Última alteração: 2023-10-24
Resumo
Ao mesmo tempo em que se multiplicam no cenário brasileiro as reflexões sobre hegemonias musicais, observa-se a manutenção simbólica de referências à música de concerto, que muito antes de se constituírem como "universais" representam a apropriação de um universalismo atribuído à música erudita europeia. Neste sentido, um 'falso universalismo' (APPADURAI, 2018) se torna objeto de negociação. Por um lado, ele parece legitimar a prática da música de concerto no Brasil e, por outro, estabelece embates políticos, sociais e estéticos, que analisamos em um estudo de caso sobre a Orquestra Sinfônica do Estado de São Paulo (XXX). Nossa escolha se baseia na representatividade da instituição no cenário brasileiro (FISHER, 2012),[1] que se estende por décadas de atuação, incluindo diferentes formas de gestão e a oferta considerável de concertos e atividades didáticas.
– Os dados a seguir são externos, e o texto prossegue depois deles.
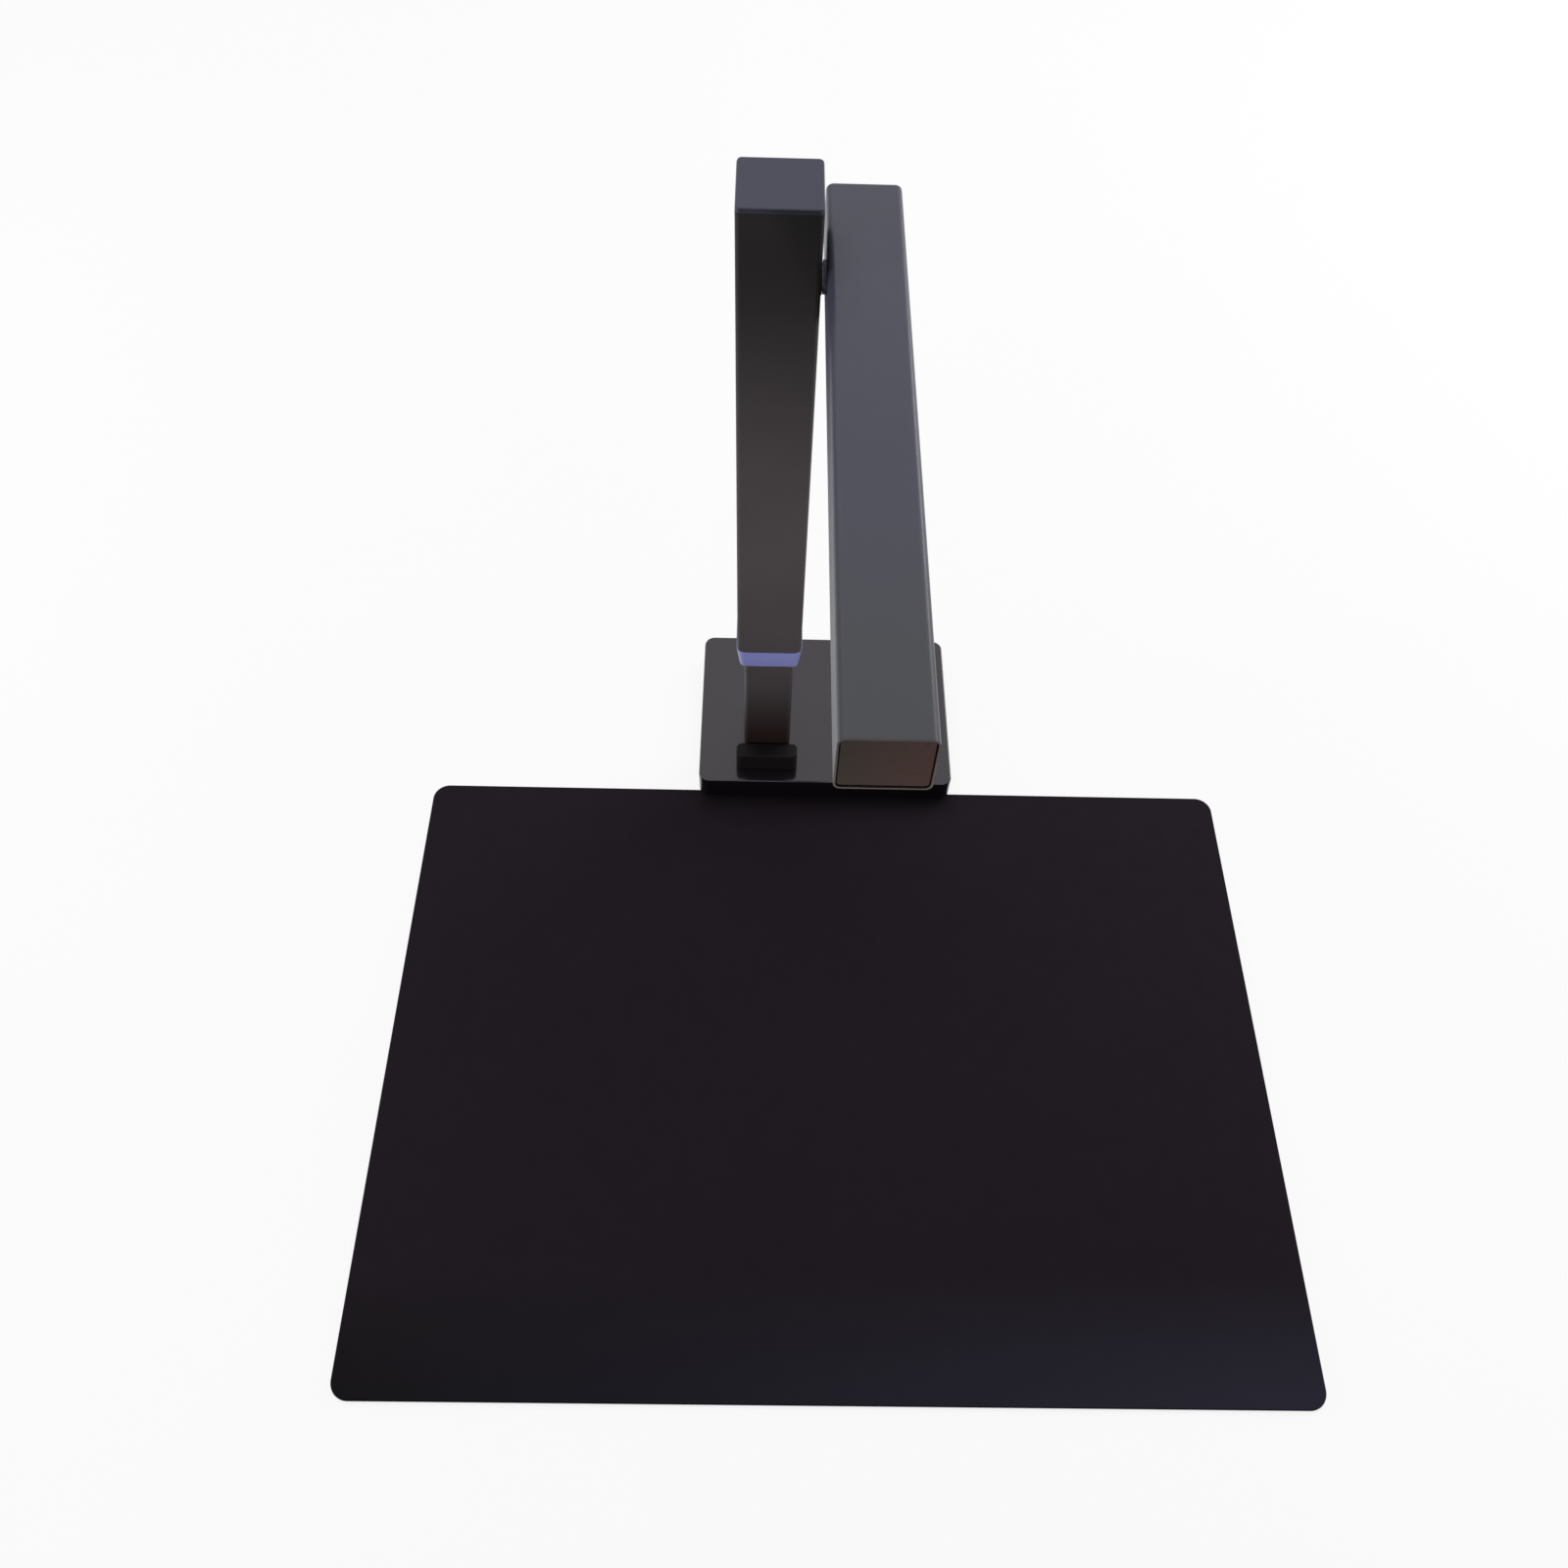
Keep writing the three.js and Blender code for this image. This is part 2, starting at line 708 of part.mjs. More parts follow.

Historicamente, a ideia de um universalismo musical é iluminista, e é descrita no próprio contexto da disciplina musical por Forkel (1788), que a afirma como uma Universalsprache [língua universal]. A ideia se difunde através da literatura, algumas décadas depois atravessa o Atlântico e pode ser encontrada na obra de Longfellow (1835). Siegel (1972) também descreve o papel da filosofia do período romântico alemão para a expansão de um ideal universalista da música – o que certamente fortalece a associação entre a música de concerto europeia e a fabricação de uma música universal. No entanto, ao ser pensada na contemporaneidade, esta associação envolve negociações sociais, políticas e estéticas, que desconstroem o universalismo frente à multiplicidade cultural das expressões musicais. A reflexão sobre a pluralidade da teoria musical, proposta por Christensen (2018, p. 15–21), que se expressa de forma multifacetada, a partir de intensos fluxos culturais vai de encontro à apropriação de uma música supostamente universal. Também Dave descreve a tentativa de pertencimento a um "fenômeno universal", a exemplo da música erudita europeia, como fonte de mal-entendidos na esfera social. Sobretudo no que diz respeito aos direitos humanos, a autora descreve uma oposição entre práticas musicais e políticas públicas de acesso igualitário e livre à cultura (DAVE, 2014).
O caráter histórico do conceito de universalismo musical atua de forma determinante em sua apropriação pelo contexto brasileiro contemporâneo, como analisamos em um trabalho anterior (XXX). Nosso estudo sobre a OSESP aponta para o aspecto político de uma afiliação ao discurso universalista, como reforça Menezes ao esclarecer o Art. 18 da Lei Rouanet como forma de privilégio à música erudita, pela garantia de cem por cento de renúncia às contribuições tributárias para a área (2016, p. 44).[2] Em 2005, a gestão da OSESP como fundação sem fins lucrativos determinou situações de estreita negociação com empresas e possíveis financiadores (PECI; OQUENDO; MENDONÇA, 2020). Naturalmente, a relação entre lucro e propaganda se associou à imagem da música orquestral, e em uma esfera social, ela passou também a representar um público consumidor bastante específico. Teperman (2018) relata a histórica associação entre a elite paulista e a música de concerto, que se atualiza na inauguração da Sala São Paulo e nas referências simbólicas de sua arquitetura. Assim, observamos a constante necessidade de negociação entre uma imagem "universal" da música de concerto e as disputas que a mesma causa em um contexto brasileiro, onde afiliações políticas, sociais e estéticas se misturam à prática musical, determinando-a de forma direta.
[1] "E todas as outras instituições culturais em ascensão no Brasil tem seguido a liderança da Osesp" (FISHER, 20 de abril, 2012, tradução nossa). "And every other rising cultural institution in Brazil has been following OSESP’s lead" (FISHER, 20 de abril, 2012).
[2] Este dado se refere ao período de 2010 a 2014. Menezes atuou como Secretário de Fomento e Incentivo à Cultura entre janeiro de 2010 e dezembro de 2013.